Where would we find these videos.


----------



## kunst91 (Oct 11, 2015)

kitekrazy said:


> Where would we find these videos.



YouTube. He does great walkthroughs/tutorials, and everything is done on Abelton.


----------



## Bunford (Oct 11, 2015)

willbedford said:


> I use Ableton for everything from orchestral to electronic music. Wouldn't be able to live with out Max for Live.


How do you find it for orchestral? I've been playing today and quite liking it. Always found Ableton to be more creative and 'click' with me than Cubase.

Also, do you know if it's possible to change time signatures during track?


----------



## kitekrazy (Oct 11, 2015)

Bunford said:


> I have been playing this afternoon and am going to experiment with it. It took me about an hour to build a template that replicate one that took about 3 hours in Cubase. Seem to be some obvious perks too like being able to add effects to groups, meaning saving having to create separate bus channels etc.
> 
> Also, the tempo track is easy. Right click on the tempo in the top left corner and select 'show automation lane' and it gives you a dedicated lane on the master channel. Makes it no different to tempo lanes in other DAWs. However, not worked out time signatures yet....
> 
> Looking pretty good so far though!



It's like apples and oranges compared to other DAWs. I've started messing around with it using the orchestra included in the suite and the session view. There really a lot to this app. I do find the real estate a bit small. I use it a lot to create backing tracks, auditioning loop libraries. I've got a subscription at MacProVideo that covers Live quite a bit. I'd like to see a screen shot of your template.


----------



## Bunford (Oct 11, 2015)

kitekrazy said:


> It's like apples and oranges compared to other DAWs. I've started messing around with it using the orchestra included in the suite and the session view. There really a lot to this app. I do find the real estate a bit small. I use it a lot to create backing tracks, auditioning loop libraries. I've got a subscription at MacProVideo that covers Live quite a bit. I'd like to see a screen shot of your template.


I use Live a lot for electronic stuff, and is my go-to DAW for that, just never used it for orchestral as I've automatically always just used my Cubase. I have quite a neat Live setup that I have created this afternoon and don't see the real estate being small at all. In fact, it is cleaner than a lot of other DAWs if you configure it right! Only thing I wish is if you could hide the clip launcher panel in the mixer window and have larger fader as I solely use the arranger window for writing.

Here it my template I created this afternoon over 3 monitors. Two are my main 24" 1080p monitors and the third is using DuetDisplay on my iPad for my Kontakt instances so I can have them visible without hiding arranger or mixer windows:






PS - the tracks in the mixer windows are obviously grouped tracks that have a Kontakt instance in each, all routed to the white coloured group, which is my audio tracks used for bus channels.


----------



## samphony (Oct 11, 2015)

Adding and changing time signatures is easy. Just right click into the ruler.

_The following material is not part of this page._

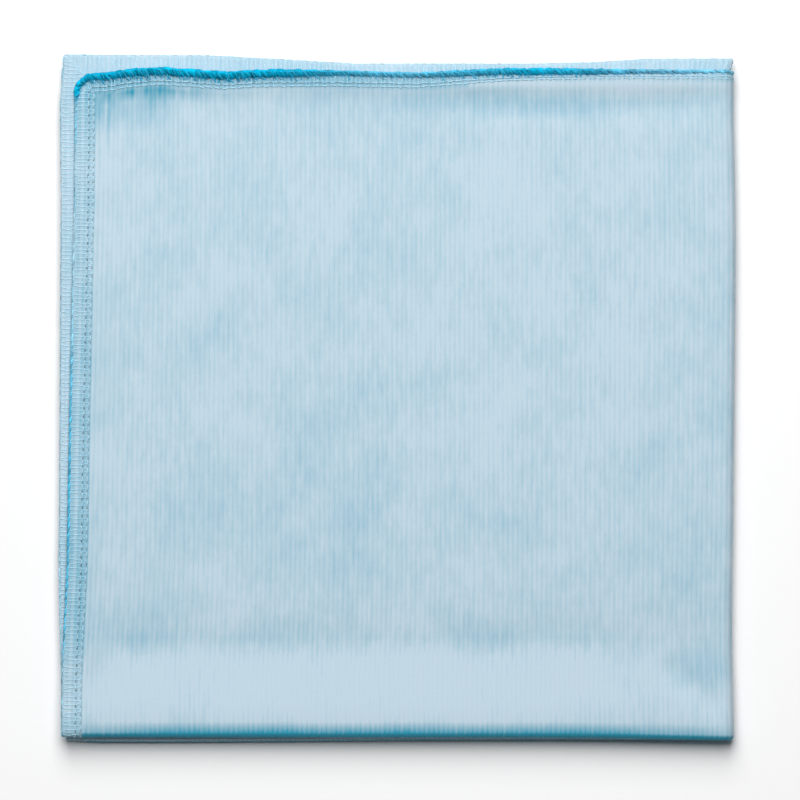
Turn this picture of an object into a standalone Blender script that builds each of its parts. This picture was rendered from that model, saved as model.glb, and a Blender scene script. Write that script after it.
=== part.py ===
"""Microfibre cloth, folded in quarters: one knit panel with an overlocked edge.

The panel is folded once across and once along, so four layers lie on each other, the first on top.
Two folds lie one over the other at the front, one nested fold is at the right, and the overlocked
edges are free at the left and at the back. The cloth rests on the whole of its fourth layer.
+X is the cloth's right, +Y its back and +Z up; the origin is under the middle of the folded cloth.
"""
import math
from collections import namedtuple

import bmesh
import bpy

MM = 0.001

# The panel laid flat. Its ribs run along its length.
PANEL_WIDTH = 404 * MM
PANEL_LENGTH = 415 * MM
KNIT_THICKNESS = 1.0 * MM

# The overlocked edge: a hem that is bulkier than the knit and thin again at its rim.
HEM_WIDTH = 6.2 * MM
HEM_THICKNESS = 1.3 * MM
HEM_RIM_THICKNESS = 0.9 * MM
HEM_SHOULDER = 0.9 * MM

# The pile of four layers. Both front folds and the inner side fold turn round half a pitch, and the
# outer side fold goes round all four layers.
LAYER_PITCH = 1.6 * MM
PILE_RISE = 3 * LAYER_PITCH
SMALL_TURN = LAYER_PITCH / 2
LARGE_TURN = 3 * LAYER_PITCH / 2
FRONT_FOLD_REACH = 0.95 * MM

# Steps of the grid: in a quarter turn of a fold, over the knit, and over the hem.
TURN_STEPS = 4
KNIT_STEPS = 11
HEM_STEPS = 3

# Where each layer's two free edges run: how far along the edge, from 0 at the fold to 1 at the free
# corner, and how far the edge stands out there from the panel's true rectangle, in mm. side is -1 for
# the panel's left half and +1 for its right half; end is +1 for the back half. corner_radius is the
# rounding of the free corner in mm.
Layer = namedtuple("Layer", "side end corner_radius left back")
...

You can also drag multiple selected tracks into the browser into a folder.
That way you create templates. You can then drag tracks or a whole project into another project.


----------



## Bunford (Oct 11, 2015)

samphony said:


> Adding and changing time signatures is easy. Just right click into the ruler.
> 
> You can also drag multiple selected tracks into the browser into a folder.
> That way you create templates. You can then drag tracks or a whole project into another project.


Awesome! Use locators regularly but never realised the time signature change option. Only see what I want, clearly


----------



## Ollie (Oct 11, 2015)

I've been using Ableton for a while now for orchestral type stuff and sound design.

I still mainly use Logic but I do enjoy the different set of tools and the inspiration that Ableton can bring.

Learning a new DAW also helped improve my knowledge of Logic.

Some of the more useful audio editing tools in Ableton e.g. individual clip volume sliders and the ease of transposing audio, while immediately obvious in Ableton, were tools that I had not thought to use in Logic but have since found their equivalents hidden away.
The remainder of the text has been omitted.